| OBJECTIVE |
Set down each line from the one containing "Write part 4" to the one containing "seed: int = 83", inclusive, exactly as written and with nothing further.

| GIVEN DATA |
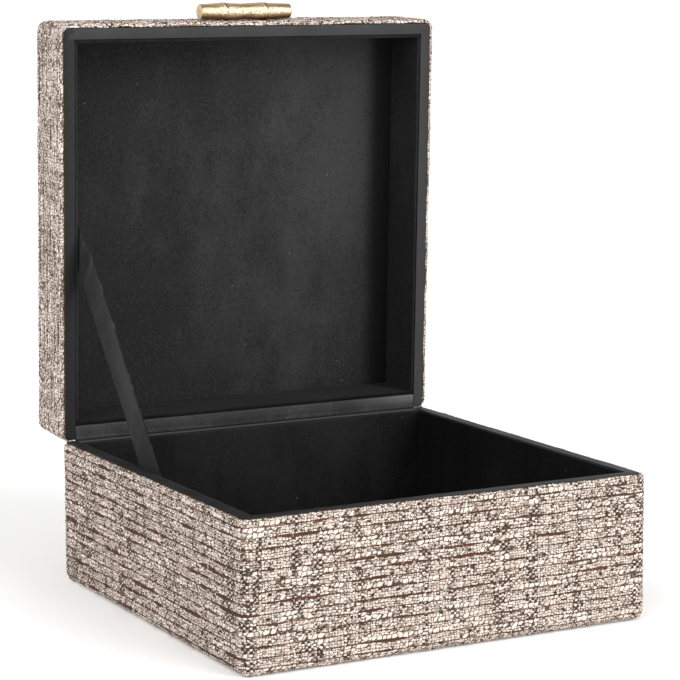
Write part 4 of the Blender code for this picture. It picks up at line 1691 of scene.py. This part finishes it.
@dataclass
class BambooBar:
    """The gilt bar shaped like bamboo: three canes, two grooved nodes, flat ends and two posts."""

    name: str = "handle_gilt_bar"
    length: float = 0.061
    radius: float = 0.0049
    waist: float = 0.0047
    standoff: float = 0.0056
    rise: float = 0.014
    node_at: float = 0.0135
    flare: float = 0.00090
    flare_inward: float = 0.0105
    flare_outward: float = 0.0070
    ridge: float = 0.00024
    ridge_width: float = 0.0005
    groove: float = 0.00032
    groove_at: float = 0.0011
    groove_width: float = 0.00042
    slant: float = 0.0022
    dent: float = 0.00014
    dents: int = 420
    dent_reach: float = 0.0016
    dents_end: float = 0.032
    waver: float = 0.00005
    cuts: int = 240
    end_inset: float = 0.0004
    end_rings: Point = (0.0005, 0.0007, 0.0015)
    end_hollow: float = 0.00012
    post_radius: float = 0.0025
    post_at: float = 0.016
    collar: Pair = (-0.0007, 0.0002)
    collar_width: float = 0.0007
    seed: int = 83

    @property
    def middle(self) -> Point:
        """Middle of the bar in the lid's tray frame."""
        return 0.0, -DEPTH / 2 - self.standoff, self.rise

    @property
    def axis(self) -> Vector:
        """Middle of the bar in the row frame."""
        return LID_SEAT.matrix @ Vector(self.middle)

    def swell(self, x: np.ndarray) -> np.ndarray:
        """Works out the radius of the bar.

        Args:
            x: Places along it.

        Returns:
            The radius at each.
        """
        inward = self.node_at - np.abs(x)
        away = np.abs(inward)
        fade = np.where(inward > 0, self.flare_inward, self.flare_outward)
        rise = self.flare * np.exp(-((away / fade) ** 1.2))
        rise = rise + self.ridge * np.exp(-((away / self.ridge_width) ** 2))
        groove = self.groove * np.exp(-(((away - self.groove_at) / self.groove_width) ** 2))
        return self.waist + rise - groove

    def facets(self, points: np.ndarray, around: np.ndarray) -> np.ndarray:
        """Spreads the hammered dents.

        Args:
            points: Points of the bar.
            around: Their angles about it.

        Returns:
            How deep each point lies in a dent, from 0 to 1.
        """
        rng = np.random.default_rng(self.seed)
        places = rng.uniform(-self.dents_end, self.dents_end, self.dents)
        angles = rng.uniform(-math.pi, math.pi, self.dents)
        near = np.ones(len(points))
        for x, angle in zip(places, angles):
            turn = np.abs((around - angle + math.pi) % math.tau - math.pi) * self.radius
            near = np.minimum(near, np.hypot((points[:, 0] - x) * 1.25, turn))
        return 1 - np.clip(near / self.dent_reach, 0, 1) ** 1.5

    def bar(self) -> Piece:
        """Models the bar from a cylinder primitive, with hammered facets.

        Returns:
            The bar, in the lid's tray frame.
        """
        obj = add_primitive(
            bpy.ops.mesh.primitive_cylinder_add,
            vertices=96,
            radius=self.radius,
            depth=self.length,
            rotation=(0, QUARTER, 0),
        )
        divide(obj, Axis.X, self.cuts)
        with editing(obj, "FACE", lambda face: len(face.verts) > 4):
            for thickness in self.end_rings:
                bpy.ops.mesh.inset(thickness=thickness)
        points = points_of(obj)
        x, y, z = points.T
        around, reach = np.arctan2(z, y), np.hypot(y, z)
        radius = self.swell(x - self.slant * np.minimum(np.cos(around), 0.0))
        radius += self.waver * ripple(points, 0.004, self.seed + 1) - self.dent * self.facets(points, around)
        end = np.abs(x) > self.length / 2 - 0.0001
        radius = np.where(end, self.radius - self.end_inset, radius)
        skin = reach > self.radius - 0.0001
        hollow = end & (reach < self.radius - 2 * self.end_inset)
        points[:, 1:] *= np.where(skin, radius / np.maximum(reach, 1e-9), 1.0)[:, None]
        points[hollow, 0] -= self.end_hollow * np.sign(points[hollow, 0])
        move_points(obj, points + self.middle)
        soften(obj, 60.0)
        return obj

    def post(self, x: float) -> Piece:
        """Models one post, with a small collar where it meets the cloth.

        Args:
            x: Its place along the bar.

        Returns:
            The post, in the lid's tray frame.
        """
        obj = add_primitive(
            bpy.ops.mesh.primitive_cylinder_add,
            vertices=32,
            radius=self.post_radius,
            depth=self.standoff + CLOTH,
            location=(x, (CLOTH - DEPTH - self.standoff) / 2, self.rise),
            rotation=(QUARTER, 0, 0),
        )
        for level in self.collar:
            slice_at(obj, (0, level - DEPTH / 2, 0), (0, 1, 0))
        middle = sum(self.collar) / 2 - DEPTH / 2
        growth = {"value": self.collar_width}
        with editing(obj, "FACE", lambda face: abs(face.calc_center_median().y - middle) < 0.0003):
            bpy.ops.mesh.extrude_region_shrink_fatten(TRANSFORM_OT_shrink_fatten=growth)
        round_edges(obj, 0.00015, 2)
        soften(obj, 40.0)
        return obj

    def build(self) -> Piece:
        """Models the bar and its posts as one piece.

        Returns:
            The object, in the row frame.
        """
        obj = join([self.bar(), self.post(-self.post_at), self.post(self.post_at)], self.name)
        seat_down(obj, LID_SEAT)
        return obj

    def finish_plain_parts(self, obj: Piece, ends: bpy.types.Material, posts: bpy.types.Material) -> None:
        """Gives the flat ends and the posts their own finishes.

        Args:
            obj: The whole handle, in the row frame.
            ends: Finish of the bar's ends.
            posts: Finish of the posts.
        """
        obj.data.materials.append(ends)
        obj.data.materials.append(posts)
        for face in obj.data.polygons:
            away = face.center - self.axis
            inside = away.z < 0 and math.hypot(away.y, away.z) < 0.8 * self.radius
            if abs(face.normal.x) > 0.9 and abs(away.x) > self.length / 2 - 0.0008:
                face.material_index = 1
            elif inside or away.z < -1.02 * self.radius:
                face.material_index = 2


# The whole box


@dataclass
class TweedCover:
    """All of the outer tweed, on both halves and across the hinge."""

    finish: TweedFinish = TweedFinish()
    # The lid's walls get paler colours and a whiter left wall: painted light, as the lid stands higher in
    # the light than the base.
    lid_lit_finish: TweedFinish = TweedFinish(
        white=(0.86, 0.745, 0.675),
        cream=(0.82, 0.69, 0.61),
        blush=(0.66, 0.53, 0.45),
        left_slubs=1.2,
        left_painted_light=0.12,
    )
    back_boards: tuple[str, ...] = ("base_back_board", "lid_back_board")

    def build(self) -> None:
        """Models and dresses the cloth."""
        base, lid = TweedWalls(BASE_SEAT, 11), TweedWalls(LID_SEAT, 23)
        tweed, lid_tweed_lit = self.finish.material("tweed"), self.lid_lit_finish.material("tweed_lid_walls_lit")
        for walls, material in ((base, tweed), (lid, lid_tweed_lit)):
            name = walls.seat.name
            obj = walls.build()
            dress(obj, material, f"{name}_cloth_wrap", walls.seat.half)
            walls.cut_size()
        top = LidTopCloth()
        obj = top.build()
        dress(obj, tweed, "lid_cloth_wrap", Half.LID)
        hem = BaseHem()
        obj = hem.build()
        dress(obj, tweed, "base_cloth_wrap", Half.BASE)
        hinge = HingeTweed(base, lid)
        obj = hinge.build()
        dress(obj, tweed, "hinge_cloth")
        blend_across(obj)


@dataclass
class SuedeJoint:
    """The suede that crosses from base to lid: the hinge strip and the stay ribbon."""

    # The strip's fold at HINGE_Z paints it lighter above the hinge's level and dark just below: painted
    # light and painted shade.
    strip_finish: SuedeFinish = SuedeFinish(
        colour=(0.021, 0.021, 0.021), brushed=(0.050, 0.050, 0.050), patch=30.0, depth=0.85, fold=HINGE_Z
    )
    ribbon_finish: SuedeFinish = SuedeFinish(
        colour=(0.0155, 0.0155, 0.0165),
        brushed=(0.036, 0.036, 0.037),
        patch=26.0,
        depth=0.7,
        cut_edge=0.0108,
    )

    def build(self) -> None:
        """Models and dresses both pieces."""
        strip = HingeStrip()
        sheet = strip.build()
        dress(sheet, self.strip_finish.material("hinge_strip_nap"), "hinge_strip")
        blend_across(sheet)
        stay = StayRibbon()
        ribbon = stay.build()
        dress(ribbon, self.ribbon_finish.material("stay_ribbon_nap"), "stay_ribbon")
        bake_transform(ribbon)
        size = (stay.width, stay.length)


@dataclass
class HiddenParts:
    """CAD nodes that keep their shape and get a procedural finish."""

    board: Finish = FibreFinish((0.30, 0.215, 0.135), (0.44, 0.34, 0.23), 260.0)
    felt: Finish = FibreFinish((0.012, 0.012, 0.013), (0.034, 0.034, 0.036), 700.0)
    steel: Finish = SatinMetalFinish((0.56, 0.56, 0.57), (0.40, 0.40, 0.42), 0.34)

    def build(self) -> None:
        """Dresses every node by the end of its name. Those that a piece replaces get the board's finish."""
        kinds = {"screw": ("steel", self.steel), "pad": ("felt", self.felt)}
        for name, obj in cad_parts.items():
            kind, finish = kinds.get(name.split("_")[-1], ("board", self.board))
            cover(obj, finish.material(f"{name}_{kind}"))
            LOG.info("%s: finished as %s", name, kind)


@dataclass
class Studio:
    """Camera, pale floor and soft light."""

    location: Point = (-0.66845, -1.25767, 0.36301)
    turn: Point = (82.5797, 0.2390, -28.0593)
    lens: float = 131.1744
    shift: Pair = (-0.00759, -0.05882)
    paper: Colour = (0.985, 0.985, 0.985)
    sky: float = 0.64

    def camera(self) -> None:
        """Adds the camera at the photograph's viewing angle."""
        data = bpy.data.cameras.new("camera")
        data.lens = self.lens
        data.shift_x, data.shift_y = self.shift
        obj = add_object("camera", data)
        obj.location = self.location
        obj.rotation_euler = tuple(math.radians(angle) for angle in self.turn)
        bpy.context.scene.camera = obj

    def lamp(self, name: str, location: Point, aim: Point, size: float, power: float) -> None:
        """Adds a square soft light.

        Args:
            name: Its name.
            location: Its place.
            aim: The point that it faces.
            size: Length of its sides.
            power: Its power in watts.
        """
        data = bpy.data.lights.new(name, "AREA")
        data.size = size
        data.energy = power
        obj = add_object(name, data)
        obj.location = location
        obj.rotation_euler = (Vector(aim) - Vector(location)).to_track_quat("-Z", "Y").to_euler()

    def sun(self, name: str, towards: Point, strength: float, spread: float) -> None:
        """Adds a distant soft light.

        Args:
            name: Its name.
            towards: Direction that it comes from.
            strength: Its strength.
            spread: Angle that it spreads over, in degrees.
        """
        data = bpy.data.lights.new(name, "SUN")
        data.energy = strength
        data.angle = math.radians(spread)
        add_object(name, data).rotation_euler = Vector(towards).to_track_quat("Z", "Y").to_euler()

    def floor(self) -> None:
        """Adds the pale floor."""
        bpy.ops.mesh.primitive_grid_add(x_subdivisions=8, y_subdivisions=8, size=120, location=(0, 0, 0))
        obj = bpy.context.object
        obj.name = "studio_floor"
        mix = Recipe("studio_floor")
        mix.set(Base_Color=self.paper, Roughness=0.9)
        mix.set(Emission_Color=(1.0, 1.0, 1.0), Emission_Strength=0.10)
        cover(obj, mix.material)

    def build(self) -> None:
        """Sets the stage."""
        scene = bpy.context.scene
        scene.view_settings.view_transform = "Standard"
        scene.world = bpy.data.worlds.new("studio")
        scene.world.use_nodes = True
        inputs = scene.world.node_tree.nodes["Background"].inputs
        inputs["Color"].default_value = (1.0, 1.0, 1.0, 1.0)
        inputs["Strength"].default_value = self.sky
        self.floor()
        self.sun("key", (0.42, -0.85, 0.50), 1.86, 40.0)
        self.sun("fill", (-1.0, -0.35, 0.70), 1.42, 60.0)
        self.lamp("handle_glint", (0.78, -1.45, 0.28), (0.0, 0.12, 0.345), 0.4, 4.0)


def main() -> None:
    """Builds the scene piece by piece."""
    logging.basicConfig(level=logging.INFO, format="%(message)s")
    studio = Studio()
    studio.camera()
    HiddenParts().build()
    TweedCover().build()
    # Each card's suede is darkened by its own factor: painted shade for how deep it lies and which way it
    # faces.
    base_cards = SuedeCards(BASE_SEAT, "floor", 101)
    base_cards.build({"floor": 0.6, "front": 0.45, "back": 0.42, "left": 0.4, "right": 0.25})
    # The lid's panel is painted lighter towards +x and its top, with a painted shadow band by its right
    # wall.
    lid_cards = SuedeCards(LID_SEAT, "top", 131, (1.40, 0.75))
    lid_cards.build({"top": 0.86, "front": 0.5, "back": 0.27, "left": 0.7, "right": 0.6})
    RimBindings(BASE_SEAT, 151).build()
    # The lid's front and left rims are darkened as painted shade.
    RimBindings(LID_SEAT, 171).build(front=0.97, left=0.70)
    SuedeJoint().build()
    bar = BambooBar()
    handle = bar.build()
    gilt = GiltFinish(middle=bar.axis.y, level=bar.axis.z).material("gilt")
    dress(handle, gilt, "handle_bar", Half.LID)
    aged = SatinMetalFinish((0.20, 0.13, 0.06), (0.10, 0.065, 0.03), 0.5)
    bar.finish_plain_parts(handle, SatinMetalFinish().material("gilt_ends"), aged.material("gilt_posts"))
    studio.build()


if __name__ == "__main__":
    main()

==

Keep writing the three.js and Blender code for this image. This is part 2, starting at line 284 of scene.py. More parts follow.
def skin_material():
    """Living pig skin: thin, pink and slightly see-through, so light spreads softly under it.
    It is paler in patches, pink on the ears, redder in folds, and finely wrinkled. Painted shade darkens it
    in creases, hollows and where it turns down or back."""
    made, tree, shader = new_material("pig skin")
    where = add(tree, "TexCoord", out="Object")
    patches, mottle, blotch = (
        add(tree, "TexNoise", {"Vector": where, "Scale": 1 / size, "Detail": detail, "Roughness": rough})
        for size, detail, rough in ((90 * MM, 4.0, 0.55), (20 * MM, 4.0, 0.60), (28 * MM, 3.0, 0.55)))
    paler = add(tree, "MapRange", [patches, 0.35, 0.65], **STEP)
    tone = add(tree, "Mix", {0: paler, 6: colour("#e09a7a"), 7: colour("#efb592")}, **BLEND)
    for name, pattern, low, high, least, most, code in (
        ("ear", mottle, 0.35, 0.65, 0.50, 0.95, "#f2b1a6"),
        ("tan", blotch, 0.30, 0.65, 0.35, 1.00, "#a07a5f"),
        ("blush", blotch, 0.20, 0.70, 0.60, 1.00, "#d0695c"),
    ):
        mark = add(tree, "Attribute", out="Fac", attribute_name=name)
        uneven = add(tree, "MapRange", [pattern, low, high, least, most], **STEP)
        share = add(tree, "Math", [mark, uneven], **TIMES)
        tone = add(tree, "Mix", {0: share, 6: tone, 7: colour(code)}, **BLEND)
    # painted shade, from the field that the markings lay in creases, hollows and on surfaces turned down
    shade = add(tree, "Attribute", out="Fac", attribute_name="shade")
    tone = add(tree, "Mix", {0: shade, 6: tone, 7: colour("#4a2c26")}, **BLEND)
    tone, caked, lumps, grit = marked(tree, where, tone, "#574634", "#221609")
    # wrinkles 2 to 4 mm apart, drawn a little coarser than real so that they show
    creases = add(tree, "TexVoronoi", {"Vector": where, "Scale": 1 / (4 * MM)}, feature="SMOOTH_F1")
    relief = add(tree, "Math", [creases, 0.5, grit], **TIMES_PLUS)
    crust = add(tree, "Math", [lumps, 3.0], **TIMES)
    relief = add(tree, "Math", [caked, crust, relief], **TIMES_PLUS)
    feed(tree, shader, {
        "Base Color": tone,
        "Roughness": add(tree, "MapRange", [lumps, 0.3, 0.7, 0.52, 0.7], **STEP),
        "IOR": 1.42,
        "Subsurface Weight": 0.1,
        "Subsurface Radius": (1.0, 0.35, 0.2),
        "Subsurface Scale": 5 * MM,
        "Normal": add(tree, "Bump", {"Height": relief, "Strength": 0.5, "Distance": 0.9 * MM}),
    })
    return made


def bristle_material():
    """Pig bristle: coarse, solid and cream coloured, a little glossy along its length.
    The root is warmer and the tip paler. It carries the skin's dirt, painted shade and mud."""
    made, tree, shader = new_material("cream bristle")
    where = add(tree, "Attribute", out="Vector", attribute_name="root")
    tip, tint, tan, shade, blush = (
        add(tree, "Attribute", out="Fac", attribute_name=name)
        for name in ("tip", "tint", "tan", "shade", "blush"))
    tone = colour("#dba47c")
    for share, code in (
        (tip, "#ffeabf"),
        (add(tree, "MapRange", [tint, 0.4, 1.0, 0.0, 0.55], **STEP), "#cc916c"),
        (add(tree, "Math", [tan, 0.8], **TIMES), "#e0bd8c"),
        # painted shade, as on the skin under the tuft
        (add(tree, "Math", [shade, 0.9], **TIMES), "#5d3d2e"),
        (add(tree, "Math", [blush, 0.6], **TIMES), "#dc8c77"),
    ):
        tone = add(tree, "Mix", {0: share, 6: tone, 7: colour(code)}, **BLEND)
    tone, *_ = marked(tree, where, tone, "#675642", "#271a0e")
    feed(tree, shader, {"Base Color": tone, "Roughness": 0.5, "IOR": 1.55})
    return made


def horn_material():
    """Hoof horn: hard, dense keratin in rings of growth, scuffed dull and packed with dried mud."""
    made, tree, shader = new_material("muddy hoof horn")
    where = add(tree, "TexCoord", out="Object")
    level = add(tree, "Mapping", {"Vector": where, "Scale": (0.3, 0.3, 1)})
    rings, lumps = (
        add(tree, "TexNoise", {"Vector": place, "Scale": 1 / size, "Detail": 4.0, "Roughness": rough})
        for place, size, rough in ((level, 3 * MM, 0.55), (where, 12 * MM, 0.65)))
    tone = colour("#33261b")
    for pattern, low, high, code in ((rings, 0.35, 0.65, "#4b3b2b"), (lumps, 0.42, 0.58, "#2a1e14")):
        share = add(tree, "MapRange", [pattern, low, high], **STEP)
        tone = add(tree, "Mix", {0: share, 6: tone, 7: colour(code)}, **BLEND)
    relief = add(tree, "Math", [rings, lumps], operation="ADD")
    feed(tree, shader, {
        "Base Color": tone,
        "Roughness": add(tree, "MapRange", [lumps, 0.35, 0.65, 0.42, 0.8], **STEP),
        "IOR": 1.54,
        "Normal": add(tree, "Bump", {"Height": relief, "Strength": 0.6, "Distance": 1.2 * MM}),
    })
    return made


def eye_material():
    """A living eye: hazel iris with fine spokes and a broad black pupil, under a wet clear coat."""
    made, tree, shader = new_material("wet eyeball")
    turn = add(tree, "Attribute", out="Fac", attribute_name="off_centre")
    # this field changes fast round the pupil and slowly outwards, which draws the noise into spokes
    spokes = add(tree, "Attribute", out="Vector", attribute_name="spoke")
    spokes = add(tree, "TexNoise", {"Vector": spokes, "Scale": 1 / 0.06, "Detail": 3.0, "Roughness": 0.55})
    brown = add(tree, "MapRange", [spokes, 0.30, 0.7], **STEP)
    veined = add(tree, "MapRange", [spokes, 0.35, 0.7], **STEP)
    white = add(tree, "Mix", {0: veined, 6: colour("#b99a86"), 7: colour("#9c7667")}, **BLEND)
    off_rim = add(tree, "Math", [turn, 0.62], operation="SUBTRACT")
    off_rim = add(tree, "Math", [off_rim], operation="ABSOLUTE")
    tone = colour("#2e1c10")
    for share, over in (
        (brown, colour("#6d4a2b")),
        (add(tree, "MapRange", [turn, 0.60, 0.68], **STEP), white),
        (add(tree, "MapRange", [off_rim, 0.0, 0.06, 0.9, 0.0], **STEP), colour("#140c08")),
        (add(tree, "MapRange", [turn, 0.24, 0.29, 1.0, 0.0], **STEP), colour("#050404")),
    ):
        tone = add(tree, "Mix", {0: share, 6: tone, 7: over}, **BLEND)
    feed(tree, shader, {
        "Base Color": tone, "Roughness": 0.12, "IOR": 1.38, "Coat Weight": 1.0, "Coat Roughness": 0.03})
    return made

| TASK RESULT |
Write part 4 of the Blender code for this picture. It picks up at line 1691 of scene.py. This part finishes it.
@dataclass
class BambooBar:
    """The gilt bar shaped like bamboo: three canes, two grooved nodes, flat ends and two posts."""

    name: str = "handle_gilt_bar"
    length: float = 0.061
    radius: float = 0.0049
    waist: float = 0.0047
    standoff: float = 0.0056
    rise: float = 0.014
    node_at: float = 0.0135
    flare: float = 0.00090
    flare_inward: float = 0.0105
    flare_outward: float = 0.0070
    ridge: float = 0.00024
    ridge_width: float = 0.0005
    groove: float = 0.00032
    groove_at: float = 0.0011
    groove_width: float = 0.00042
    slant: float = 0.0022
    dent: float = 0.00014
    dents: int = 420
    dent_reach: float = 0.0016
    dents_end: float = 0.032
    waver: float = 0.00005
    cuts: int = 240
    end_inset: float = 0.0004
    end_rings: Point = (0.0005, 0.0007, 0.0015)
    end_hollow: float = 0.00012
    post_radius: float = 0.0025
    post_at: float = 0.016
    collar: Pair = (-0.0007, 0.0002)
    collar_width: float = 0.0007
    seed: int = 83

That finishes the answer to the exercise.